Maximum Load Assortment Optimization: Approximation Algorithms and Adaptivity Gaps
Omar El Housni, Marouane Ibn Brahim, Danny Segev
TL;DR
This work introduces Maximum Load Assortment Optimization (MLO) under the Multinomial Logit model, focusing on static and dynamic offer strategies to maximize the expected maximum product load. It develops a polynomial-time evaluation oracle and a PTAS for the static setting, plus a simple 1/2-approximation via weight-ordered assortments; it also proves a constant adaptivity gap (at most 4, and 2 for equal weights) between dynamic and static policies. For the dynamic problem, the authors design a quasi-polynomial time $(1-\varepsilon)$-approximate adaptive policy, along with insights on when adaptivity provides limited gains. Numerical studies illustrate how the optimal assortments shrink as the customer horizon grows and how adaptivity gains vary with problem parameters. Overall, the paper provides a unified framework with near-optimal guarantees for both static and dynamic maximum-load assortment problems, with clear implications for applications in time-slot management and preference-based grouping.
Abstract
Motivated by modern-day applications such as Attended Home Delivery and Preference-based Group Scheduling, where decision makers wish to steer a large number of customers toward choosing the exact same alternative, we introduce a novel class of assortment optimization problems, referred to as Maximum Load Assortment Optimization. In such settings, given a universe of substitutable products, we are facing a stream of customers, each choosing between either selecting a product out of an offered assortment or opting to leave without making a selection. Assuming that these decisions are governed by the Multinomial Logit choice model, we define the random load of any underlying product as the total number of customers who select it.
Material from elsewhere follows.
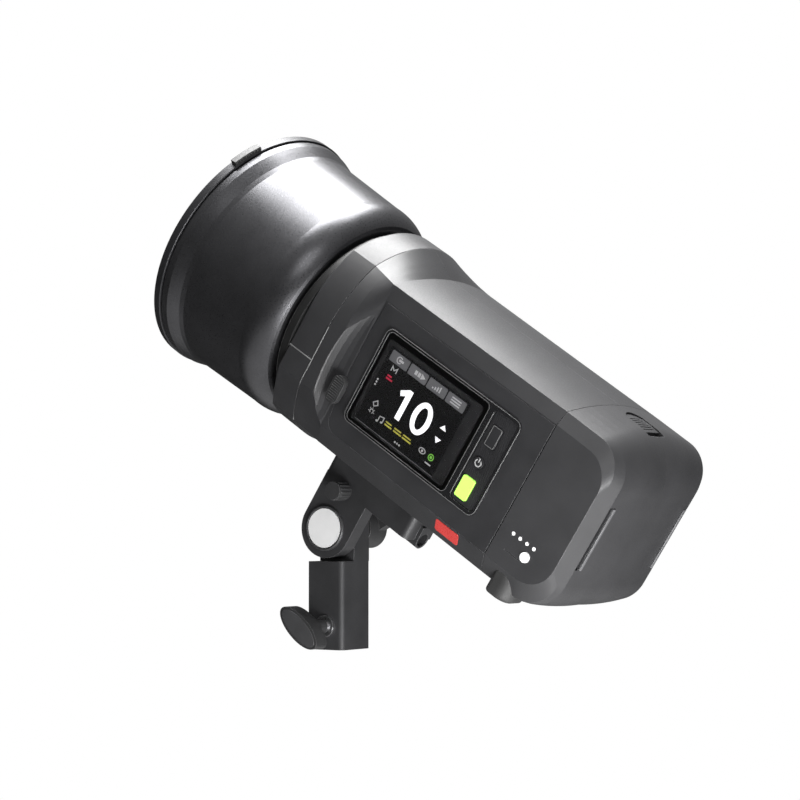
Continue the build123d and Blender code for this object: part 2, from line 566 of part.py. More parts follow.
# ---------- tilt joint ----------
save("tilt_cap", rod(10.9, 2.2, (0, -14.8, 0), (0, 1, 0)), PIVOT)
save("tilt_bolt", rod(BOLT_R - 0.03, 34.6, (0, -12.5, 0), (0, 1, 0)), PIVOT)
washer = rod(14.0, TONGUE_IN - EAR_IN - 0.3, (0, EAR_IN + 0.3, 0), (0, 1, 0))
save("tilt_washer", washer - rod(BOLT_R + 0.05, 10, (0, -8, 0), (0, 1, 0)), PIVOT)

# ---------- stand socket ----------
COLUMN_TOP = -18.4
column = block(-SOCKET_X - 0.4, SOCKET_X, -SOCKET_Y, SOCKET_Y, -PIVOT_Z, COLUMN_TOP)
column = fillet(column.edges().filter_by(Axis.Z).group_by(Axis.X)[-1], 3.0)
column = fillet(column.edges().filter_by(Axis.Z).group_by(Axis.X)[0], 1.2)
tongue = block(-SOCKET_X, SOCKET_X, TONGUE_IN, SOCKET_Y, COLUMN_TOP, 16)
tongue &= rod(14.5, 40, (0, -20, 0), (0, 1, 0))
tongue += block(-SOCKET_X, SOCKET_X, TONGUE_IN, SOCKET_Y, COLUMN_TOP, 0)
far_edge = tongue.edges().filter_by(Axis.Z).group_by(Axis.X)[-1].group_by(Axis.Y)[-1]
tongue = fillet(far_edge, 2.4)
stand = column + tongue
SOCKET_DEPTH = 44.0
stand -= rod(SPIGOT_R, SOCKET_DEPTH, (0, 0, -PIVOT_Z), (0, 0, 1))
stand -= rod(BOLT_R + 0.05, 40, (0, -20, 0), (0, 1, 0))
LOCK_Z = -54.0
LOCK_R = 3.0               # M6 thumb screw
LOCK_START = -34.0         # the screw's outer end
WING_BACK = -29.0          # inner face of the knob's wing
stand -= rod(6.0, 1.4, (0, -SOCKET_Y, LOCK_Z), (0, 1, 0))
stand -= rod(LOCK_R + 0.1, 14, (0, -SOCKET_Y - 1, LOCK_Z), (0, 1, 0))
save("stand_socket", stand, PIVOT)
insert = rod(6.0, 2.6, (0, -SOCKET_Y - 1.2, LOCK_Z), (0, 1, 0))
insert -= rod(LOCK_R + 0.1, 8, (0, -18, LOCK_Z), (0, 1, 0))
save("socket_insert", insert, PIVOT)

save("lock_screw", rod(LOCK_R, 25.0, (0, LOCK_START, LOCK_Z), (0, 1, 0)), PIVOT)
neck = rod(4.4, 11.6, (0, WING_BACK, LOCK_Z), (0, 1, 0))
wing_plane = Plane(origin=(0, WING_BACK, LOCK_Z), x_dir=(1, 0, 0), z_dir=(0, -1, 0))
wing = extrude(wing_plane * Ellipse(15.4, 6.6), 9.5)
wing = Pos(0, 0, LOCK_Z) * Rot(0, 42, 0) * Pos(0, 0, -LOCK_Z) * wing
knob = wing + neck
knob -= rod(LOCK_R + 0.03, 40, (0, LOCK_START - 0.05, LOCK_Z), (0, 1, 0))
save("lock_knob", knob, PIVOT)

# ---------- tilt lever ----------
lever = rod(11.5, 16.0, (0, SOCKET_Y + 0.3, 0), (0, 1, 0))
arm = extrude(Plane(origin=(0, SOCKET_Y + 8.3, 0), x_dir=(1, 0, 0), z_dir=(0, 1, 0))
              * Pos(19, 0) * SlotOverall(42, 13), 7.0)
arm = Rot(0, -28, 0) * arm
lever = lever + arm
lever -= rod(BOLT_R + 0.02, 30, (0, 5, 0), (0, 1, 0))
save("tilt_lever", lever, PIVOT)
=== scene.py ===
import json
import math

import bmesh
import bpy
from mathutils import Matrix, Vector


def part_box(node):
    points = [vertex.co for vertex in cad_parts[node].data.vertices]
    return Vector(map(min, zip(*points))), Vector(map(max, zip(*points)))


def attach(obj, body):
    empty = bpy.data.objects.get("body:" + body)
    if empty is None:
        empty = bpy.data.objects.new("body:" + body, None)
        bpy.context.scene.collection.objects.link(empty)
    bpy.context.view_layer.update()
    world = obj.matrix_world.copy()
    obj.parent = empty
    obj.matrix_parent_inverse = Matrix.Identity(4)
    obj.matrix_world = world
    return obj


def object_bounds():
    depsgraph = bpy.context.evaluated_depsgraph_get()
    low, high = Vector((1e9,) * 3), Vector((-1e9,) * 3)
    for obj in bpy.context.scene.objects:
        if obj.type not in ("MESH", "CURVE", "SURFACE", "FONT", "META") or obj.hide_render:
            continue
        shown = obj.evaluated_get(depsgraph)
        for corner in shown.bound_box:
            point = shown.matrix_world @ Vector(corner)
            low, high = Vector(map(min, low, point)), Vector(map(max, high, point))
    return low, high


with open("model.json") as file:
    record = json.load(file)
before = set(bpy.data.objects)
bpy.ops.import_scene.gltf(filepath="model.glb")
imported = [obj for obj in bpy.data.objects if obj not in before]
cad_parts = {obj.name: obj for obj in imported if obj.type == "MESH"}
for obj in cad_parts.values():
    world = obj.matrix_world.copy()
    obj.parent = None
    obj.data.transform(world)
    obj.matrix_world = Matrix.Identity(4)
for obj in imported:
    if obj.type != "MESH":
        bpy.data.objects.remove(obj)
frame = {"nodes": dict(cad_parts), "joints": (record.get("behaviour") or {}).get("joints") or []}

CAD_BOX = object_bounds()
NODES = frame["nodes"]
JOINTS = {j["name"]: j for j in frame["joints"]}
MM = 0.001
WHOLE_TURN = 2 * math.pi


# ---------- the head's own frame: u rearward along the lamp axis, v to the far side, w up ----------
def head_frame():
    """Matrix from head millimetres to the row frame. The lamp axis and the pivot come from the joints."""
    u = Vector(JOINTS["battery_slide"]["axis"]).normalized()
    v = Vector((0, 1, 0))
    w = u.cross(v)
    pivot = Vector(JOINTS["head_tilt"]["pos_m"])
    on_axis = Vector(JOINTS["reflector_twist"]["pos_m"])
    centre = on_axis - u * (on_axis - pivot).dot(u)
    turn = Matrix((u, v, w)).transposed().to_4x4()
    return Matrix.Translation(centre) @ turn @ Matrix.Scale(MM, 4)


HEAD = head_frame()
HEAD_BACK = HEAD.inverted()


def span(node):
    """Lowest and highest corner of a CAD node in head millimetres."""
    points = [HEAD_BACK @ p.co for p in NODES[node].data.vertices]
    low = Vector(min(p[i] for p in points) for i in range(3))
    high = Vector(max(p[i] for p in points) for i in range(3))
    return low, high


# ---------- materials ----------
CLOUD_SCALE = 55.0         # large soft variation of tone, per metre
GRAIN_SCALE = 1400.0       # moulded or cast grain, per metre
GRAIN_DEPTH = 0.00006
GLOSS_SPREAD = 0.08        # roughness varies this much with the grain
EDGE_RADIUS = 0.0004       # edges look rounded by this much, in metres


def new_material(name):
    """A material with its nodes, links and shader."""
    mat = bpy.data.materials.new(name)
    mat.use_nodes = True
    return mat, mat.node_tree.nodes, mat.node_tree.links, mat.node_tree.nodes["Principled BSDF"]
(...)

Our objective is to offer an assortment of products to each customer so that the expected maximum load across all products is maximized. We consider both static and dynamic formulations. In the static setting, a single offer set is carried throughout the entire process of customer arrivals, whereas in the dynamic setting, the decision maker offers a personalized assortment to each customer, based on the entire information available at that time. The main contribution of this paper resides in proposing efficient algorithmic approaches for computing near-optimal static and dynamic assortment policies. In particular, we develop a polynomial-time approximation scheme (PTAS) for the static formulation. Additionally, we demonstrate that an elegant policy utilizing weight-ordered assortments yields a 1/2- approximation. Concurrently, we prove that such policies are sufficiently strong to provide a 1/4-approximation with respect to the dynamic formulation, establishing a constant-factor bound on its adaptivity gap. Finally, we design an adaptive policy whose expected maximum load is within factor 1-\eps of optimal, admitting a quasi-polynomial time implementation.